La bossa-nova est une expression sublimée de la vie, du bonheur, de la sensualité…

>Oh, vous savez, je ne suis qu’une de ces filles du Canada qui se contentent de faire de la musique (sourire) sans prétendre maîtriser l’essence du portugais, même si sur le disque je chante un titre dans cette langue, Este seu olhar. J’ai grandi dans une petite ville où la radio était importante, je m’immergeais dans un monde dessiné par les disques de mon père, Bing Crosby, Sinatra, Armstrong, j’écoutais énormément de musique des années 1920 et 1930. Ce qui ne m’empêchait pas, teenager, d’écouter Elton John, et de mélanger les époques, les genres, les styles. J’ai retrouvé cette façon de s’entourer de musique chez mon mari. A la dernière fête de Noël, je me suis mise au piano, Elvis s’est mis à chanter en se prenant pour Bing Crosby, moi pour Rosemary Clooney. Comme un caprice d’adultes gâtés.

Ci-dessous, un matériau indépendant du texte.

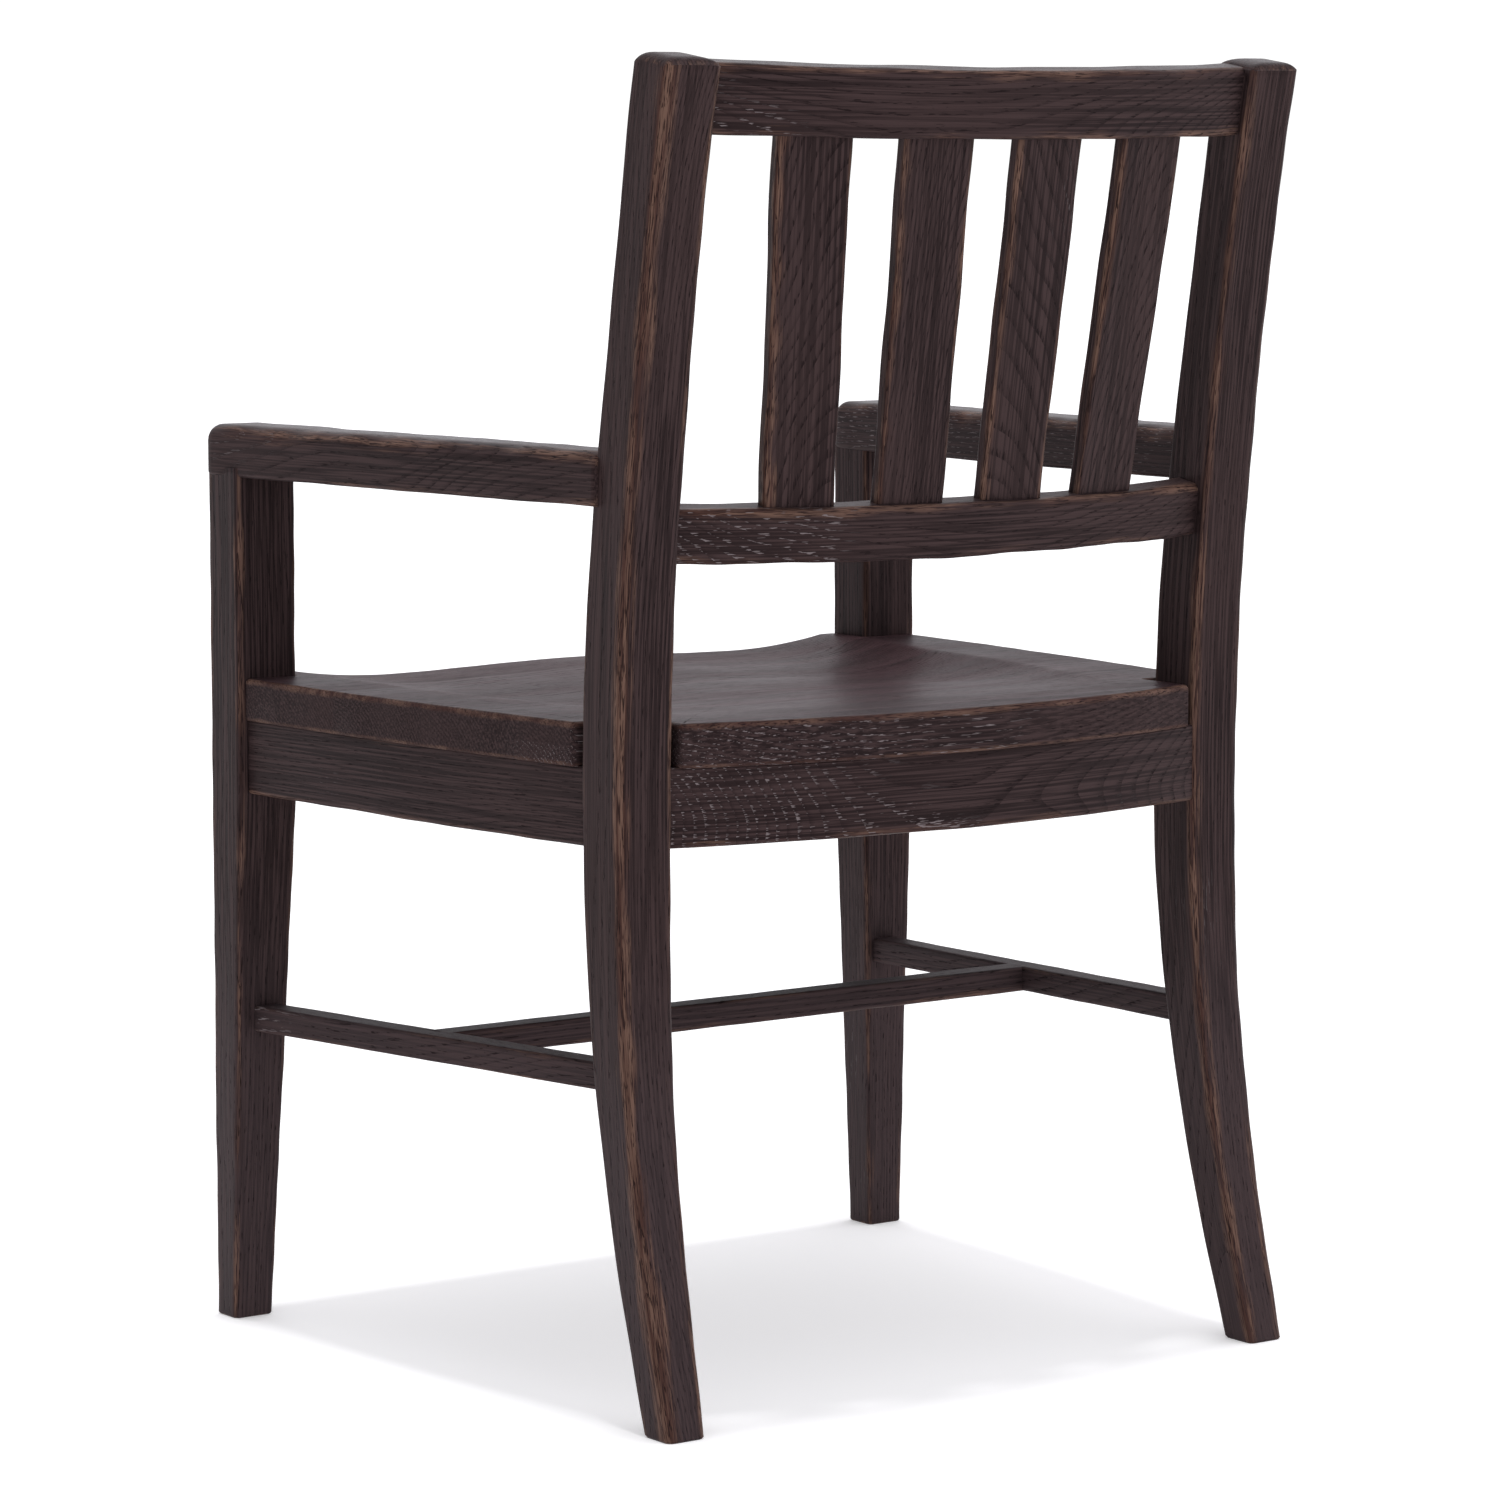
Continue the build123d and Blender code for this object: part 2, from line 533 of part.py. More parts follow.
with BuildPart() as seat:
    notch_y = POST_SEAT_Y - NOTCH_GAP
    notch_x = POST_IN_X - NOTCH_GAP
    side_y = (LEG_BACK_Y + notch_y) / 2
    side_x = (SEAT_SIDE_FRONT_X + SEAT_SIDE_REAR_X) / 2 + SEAT_SIDE_BOW
    with BuildSketch(Plane.XY.offset(SEAT_BOTTOM_Z)):
        with BuildLine():
            Polyline((0, SEAT_FRONT_Y), (LEG_IN_X, SEAT_FRONT_Y), (LEG_IN_X, LEG_BACK_Y),
                     (SEAT_SIDE_FRONT_X, LEG_BACK_Y))
            ThreePointArc((SEAT_SIDE_FRONT_X, LEG_BACK_Y), (side_x, side_y),
                          (SEAT_SIDE_REAR_X, notch_y))
            Polyline((SEAT_SIDE_REAR_X, notch_y), (notch_x, notch_y), (notch_x, SEAT_REAR_Y))
            ThreePointArc((notch_x, SEAT_REAR_Y), (0, SEAT_REAR_Y + SEAT_REAR_BOW),
                          (-notch_x, SEAT_REAR_Y))
            Polyline((-notch_x, SEAT_REAR_Y), (-notch_x, notch_y), (-SEAT_SIDE_REAR_X, notch_y))
            ThreePointArc((-SEAT_SIDE_REAR_X, notch_y), (-side_x, side_y),
                          (-SEAT_SIDE_FRONT_X, LEG_BACK_Y))
            Polyline((-SEAT_SIDE_FRONT_X, LEG_BACK_Y), (-LEG_IN_X, LEG_BACK_Y),
                     (-LEG_IN_X, SEAT_FRONT_Y), (0, SEAT_FRONT_Y))
        make_face()
    extrude(amount=SEAT_THICK)
    add(scoop.part, mode=Mode.SUBTRACT)
    sides = seat.faces().filter_by(lambda face: abs(face.normal_at().Z) < UPRIGHT)
    rims = sides.edges().filter_by(lambda edge: edge.bounding_box().size.Z < SEAT_THICK / 2)
    fillet(rims.filter_by(lambda edge: edge.center().Z < SEAT_MID_Z), radius=SEAT_UNDER_EDGE)
    fillet(rims.filter_by(lambda edge: edge.center().Z > SEAT_MID_Z), radius=SEAT_EDGE)
    add(seat_screws.part, mode=Mode.SUBTRACT)
finish(seat, "seat")

# ---- corner blocks: glued and screwed inside the aprons, under the seat -----
for place, outline, sides, seat_frame in (
        ("front", BLOCK_FRONT, front_block_screws, front_seat_screw),
        ("rear", BLOCK_REAR, rear_block_screws, rear_seat_screw)):
    with BuildPart() as corner_block:
        with BuildSketch(Plane.XY.offset(BLOCK_Z)):
            with BuildLine():
                Polyline(*outline, close=True)
            make_face()
        extrude(amount=SEAT_BOTTOM_Z - BLOCK_Z)
        for neighbour in (front_apron.part, rear_apron.part, side_apron.part, leg_blank,
                          post_blank.part):
            add(neighbour, mode=Mode.SUBTRACT)
        with Locations(*sides):
            add(sunk_hole(BLOCK_SCREW), mode=Mode.SUBTRACT)
        with Locations(seat_frame):
            add(sunk_hole(SEAT_SCREW), mode=Mode.SUBTRACT)
    finish_pair(corner_block, f"corner_block_{place}")
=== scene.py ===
import math
import bpy
import numpy as np
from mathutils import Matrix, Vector


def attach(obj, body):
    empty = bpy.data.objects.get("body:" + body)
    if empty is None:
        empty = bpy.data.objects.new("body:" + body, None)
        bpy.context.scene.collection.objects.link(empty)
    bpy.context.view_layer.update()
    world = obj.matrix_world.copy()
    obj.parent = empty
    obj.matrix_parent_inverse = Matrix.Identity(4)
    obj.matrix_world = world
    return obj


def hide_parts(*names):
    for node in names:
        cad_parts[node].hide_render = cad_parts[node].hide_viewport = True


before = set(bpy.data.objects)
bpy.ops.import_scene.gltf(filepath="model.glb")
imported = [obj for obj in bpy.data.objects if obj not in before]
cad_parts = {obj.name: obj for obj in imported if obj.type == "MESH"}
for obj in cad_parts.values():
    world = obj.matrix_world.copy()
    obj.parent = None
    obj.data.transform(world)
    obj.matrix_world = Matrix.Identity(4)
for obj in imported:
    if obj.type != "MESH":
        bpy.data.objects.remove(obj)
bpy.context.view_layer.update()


MM = 0.001
TAU = 2 * math.pi

# ---- the chair's dimensions, in millimetres, in the row frame ---------------
TOP_Z = 934.0
LEG = {"out": 312.9, "in": 264.8, "in_foot": 282.1, "front": -275.3, "back": -234.1,
       "back_foot": -248.8, "taper": 397.0}
POST_OUT, POST_IN, POST_IN_FOOT = 275.8, 232.8, 245.3
POST_FLARE_Z = 360.0  # below this height a post's inner side curves outward
POST_PROUD = {"out": 0.6, "in": 0.7, "front": 0.3, "back": 1.0}  # past the CAD's faces
TOP_FRONT, TOP_BACK, TOP_DROP = 222.5, 262.5, 8.0  # a post's top: its Y, and how far it falls
POST_FRONT = np.array([(232.0, 0), (201.5, 100), (175.5, 220), (161.5, 340), (159.0, 440),
                       (163.0, 540), (180.5, 680), (207.0, 840), (TOP_FRONT, TOP_Z)])
POST_BACK = np.array([(260.5, 0), (235.5, 100), (213.8, 220), (204.6, 340), (203.8, 440),
                      (207.5, 540), (222.2, 680), (245.5, 840), (TOP_BACK, TOP_Z - TOP_DROP)])
TOP_CROWN, TOP_SLOPE, TOP_LEAN = 1.8, 0.14, 0.17
# how far in a post's top is worn from each side, and how deep
TOP_WEAR = {"out": (10.0, 8.0), "in": (19.0, 5.5), "front": (13.0, 11.0), "back": (7.0, 5.0)}
SEAT_Z, SEAT_TOP = 451.0, 482.0
SEAT_FRONT, SEAT_REAR, SEAT_SIDE = -275.6, 207.5, (309.6, 278.6)
SEAT_SIDE_BOW, SEAT_REAR_BOW = 4.6, 33.0
NOTCH_X, NOTCH_Y = 226.8, 153.0  # the corner of the seat's notch for a rear post
UNDER = 2  # radius of the rim under the seat
APRON_THICK, APRON_Z, FRONT_APRON_Z = 22.0, 397.3, 398.0
SIDE_APRON_BOW, REAR_APRON_BOW = 4.0, 32.6
STRETCHER_WIDE, STRETCHER_HIGH = 20.0, 17.5
STRETCHER_FROM, STRETCHER_TO = (299.1, -244.5, 235.7), (263.3, 187.0, 246.6)
STRETCHER_SEEN = ((-240.5, 235.9), (177.0, 246.4))  # Y and top Z where it leaves the legs
CROSS_Y, CROSS_INTO = -37.7, 14
ARM_Z, ARM_THICK = 630.0, 39.0
ARM_FROM, ARM_TO, ARM_ENDS = -270.0, 181.0, (-277, 192)  # the straight run, and the taper's ends
ARM_OUT, ARM_WIDE = (314.6, 278.4), (49.5, 44.0)
RAKE = math.radians(8.6)
BACK_Y, BACK_Z, BACK_BOW = 202.0, 591.0, 25.0
RAIL_THICK, LOWER_HIGH, CREST_HIGH, SLAT_LONG = 23.0, 36.8, 46.2, 255.9
RAIL_INTO = 8  # how far the rails run into the posts
PALE_TOP, PALE_FADE = 360, 200  # paling begins below this height, and grows over this much
SLAT_THICK, INNER_SLAT, OUTER_SLAT = 10, (44.5, 49.0), (135.0, 148.5)  # X at the foot and head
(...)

Pourquoi Rosemary Clooney ( NDLR : fameuse actrice-chanteuse américaine des années 1950-1960, tante de George, morte en 2002) ?

>C’est vraiment l’une des chanteuses populaires les plus importantes de notre époque, elle avait fait la couverture du magazine Time, c’était une seconde mère pour moi. Elle est d’ailleurs morte, en 2002, six semaines après ma propre mère. C’est probablement la personne qui m’a le plus influencée, quelqu’un qui niait complètement l’égoïsme. Vous avez vu White Christmas ?

Jamais, non !

>Clooney y joue en compagnie de Bing Crosby et de Danny Kaye, c’est un film de 1954 avec la musique d’Irving Berlin. Vous avez vu le Radio Days de Woody Allen ? C’est exactement l’atmosphère dans laquelle mon père a grandi, la suprématie de la radio. Et j’ai connu la même chose, je dévorais les émissions, les shows de nuit, comme je regardais African Queen sur un petit poste noir et blanc pourri. J’ai grandi dans la  » nostalgie « , mais cela m’a donné une base et un amour formidables de la musique. Et puis j’ai découvert Bill Evans et Herbie Hancock…

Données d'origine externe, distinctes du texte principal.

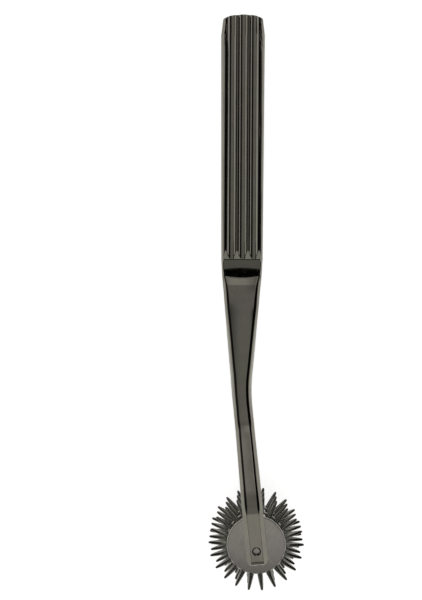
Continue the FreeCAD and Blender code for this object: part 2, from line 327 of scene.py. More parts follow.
def through(rows, column, at):
    """The value at a place of a smooth curve through a column of the rows, placed by their first."""
    i = min(max(bisect([row[0] for row in rows], at) - 1, 0), len(rows) - 2)
    x1, x2 = rows[i][0], rows[i + 1][0]
    y1, y2 = rows[i][column], rows[i + 1][column]
    if y1 == y2:
        return y1
    x0, y0 = (rows[i - 1][0], rows[i - 1][column]) if i else (2 * x1 - x2, y1)
    x3, y3 = (rows[i + 2][0], rows[i + 2][column]) if i + 2 < len(rows) else (2 * x2 - x1, y2)
    t = (at - x1) / (x2 - x1)
    leave = (y2 - y0) / (x2 - x0) * (x2 - x1)
    arrive = (y3 - y1) / (x3 - x1) * (x2 - x1)
    rise = y2 - y1
    return y1 + t * (leave + t * (3 * rise - 2 * leave - arrive + t * (leave + arrive - 2 * rise)))


def integrated(slopes):
    """Places and heights along a line whose slope, in degrees, is given at some places."""
    step = 0.05
    places, heights = [slopes[0][0]], [0.0]
    for (x0, slope0), (x1, slope1) in zip(slopes, slopes[1:]):
        count = max(round((x1 - x0) / step), 1)
        for k in range(count):
            slope = math.radians(lerp(slope0, slope1, (k + 0.5) / count))
            places.append(lerp(x0, x1, (k + 1) / count))
            heights.append(heights[-1] + math.tan(slope) * (x1 - x0) / count)
    return places, heights


def height_on(line, x):
    places, heights = line
    i = min(max(bisect(places, x) - 1, 0), len(places) - 2)
    share = (x - places[i]) / (places[i + 1] - places[i])
    return lerp(heights[i], heights[i + 1], min(max(share, 0.0), 1.0))


def rounded_path(corners, steps):
    """Points along a path of (x, y, radius) corners, each turned in so many steps."""
    path = []
    last = len(corners) - 1
    for i, (x, y, radius) in enumerate(corners):
        here = Vector((x, y))
        if i in (0, last) or not radius:
            path.append(here)
            continue
        back = (Vector(corners[i - 1][:2]) - here).normalized()
        ahead = (Vector(corners[i + 1][:2]) - here).normalized()
        half_turn = back.angle(ahead) / 2
        centre = here + (back + ahead).normalized() * (radius / math.sin(half_turn))
        start = here + back * (radius / math.tan(half_turn)) - centre
        end = here + ahead * (radius / math.tan(half_turn)) - centre
        sweep = start.angle_signed(end)
        for k in range(steps + 1):
            turned = start.copy()
            turned.rotate(Matrix.Rotation(-sweep * k / steps, 2))
            path.append(centre + turned)
    return path


class Curve:
    """A path that gives its place and its left-hand normal at any length along it."""

    def __init__(self, points):
        self.points = points
        self.lengths = [0.0]
        for a, b in zip(points, points[1:]):
            self.lengths.append(self.lengths[-1] + (b - a).length)

    def at(self, length):
        i = min(max(bisect(self.lengths, length) - 1, 0), len(self.points) - 2)
        share = (length - self.lengths[i]) / (self.lengths[i + 1] - self.lengths[i])
        return self.points[i].lerp(self.points[i + 1], min(max(share, 0.0), 1.0))

    def normal(self, length):
        step = 0.02
        way = self.at(length + step) - self.at(length - step)
        return Vector((-way.y, way.x)).normalized()

    def length_at_x(self, x):
        """The length at which the path first reaches an x."""
        for i, (a, b) in enumerate(zip(self.points, self.points[1:])):
            if a.x <= x <= b.x and b.x > a.x:
                return lerp(self.lengths[i], self.lengths[i + 1], (x - a.x) / (b.x - a.x))
        return self.lengths[-1]


class Skin:
    """Sheets of quads that become one closed mesh."""

    def __init__(self):
        self.vertices = []
        self.faces = []

    def sheet(self, rows):
        start = len(self.vertices)
        width = len(rows[0])
        for row in rows:
            self.vertices += [tuple(place) for place in row]
        for i in range(len(rows) - 1):
            for j in range(width - 1):
                low, high = start + i * width, start + (i + 1) * width
                self.faces.append((low + j, low + j + 1, high + j + 1, high + j))

    def piece(self, name, weld=weld_distance):
        mesh = bpy.data.meshes.new(name)
        mesh.from_pydata(self.vertices, [], self.faces)
        shell = bmesh.new()
        shell.from_mesh(mesh)
        bmesh.ops.remove_doubles(shell, verts=shell.verts, dist=weld)
        bmesh.ops.dissolve_degenerate(shell, edges=shell.edges, dist=weld)
        bmesh.ops.recalc_face_normals(shell, faces=shell.faces)
        shell.to_mesh(mesh)
        shell.free()
        mesh.transform(placed)
        for face in mesh.polygons:
            face.use_smooth = True
        piece = bpy.data.objects.new(name, mesh)
        bpy.context.scene.collection.objects.link(piece)
        return piece


def bend(place):
    """A place beyond the bend, swung sideways with the fork."""
    x, y, z = place
    cos, sin = math.cos(bend_angle), math.sin(bend_angle)
    return Vector((bend_x + (x - bend_x) * cos - y * sin, (x - bend_x) * sin + y * cos, z))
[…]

Le jazz n’a-t-il pas perdu son importance historique ? Son impact chez la jeune génération est modeste, voire inexistant.

>Oui, bien sûr. Regardez mon label Verve qui, avec Blue Note, est l’un de ceux qui comptent en jazz, regardez comme son catalogue s’est érodé. Au mitan des années 1990, le jazz américain semblait renaître à la radio, on y entendait Benny Green, Joshua Redman, Christian McBride, Russel Malone, Roy Hargrove. Maintenant, je ne sais même pas si ces gens enregistrent encore (sourire navré). J’ai peut-être survécu parce que je ne me suis jamais considérée comme une musicienne jazz au sens strict, une instrumentaliste comme ces gens-là. On va voir ce que Barack Obama va pouvoir changer à l’art et à la culture, tellement méprisés par le pouvoir de Bush pendant huit ans…

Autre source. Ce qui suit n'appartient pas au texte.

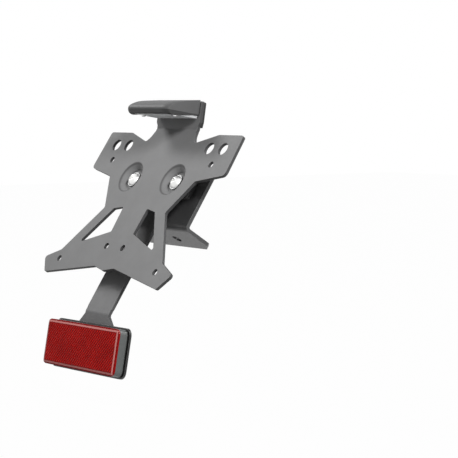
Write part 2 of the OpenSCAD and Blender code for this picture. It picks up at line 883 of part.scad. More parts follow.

Que s’est-il passé lorsque vous avez joué l’album pour la première fois à Elvis ?

>Je ne peux pas vraiment le dire (elle rigole)… Il a aimé. Le fait d’avoir des enfants, d’être mariée à Elvis, de pouvoir enfin dominer le chagrin survenu après la mort de ma mère, c’est une sensation très forte… Pendant longtemps, j’ai craint d’être heureuse, m’excusant de mon propre succès. Particulièrement après The Look of Love sorti en 2001, on m’a beaucoup reproché de mettre mes jambes en avant (rires), de tempérer mon jazz, ce qui m’a placée sur la défensive…

Que se passera-t-il si vos deux fils ne deviennent pas musiciens ?

>Un drame (rires). Non, les jumeaux Dexter et Frank, nés en décembre 2006, feront ce qu’ils voudront. Je veux qu’ils soient heureux, je les emmène en voyage depuis qu’ils ont 3 mois. J’ai d’ailleurs un plan d’enregistrer un disque pour enfants avec Elvis… Mes fils sont tellement adorables, je dois vous montrer leurs photos…

Et Diana Krall de montrer au reporter une collection des Costello juniors sur son iPhone. Diva Krall certes, mais mère épanouie avant tout.

CD Quiet Nights, chez Verve/Universal.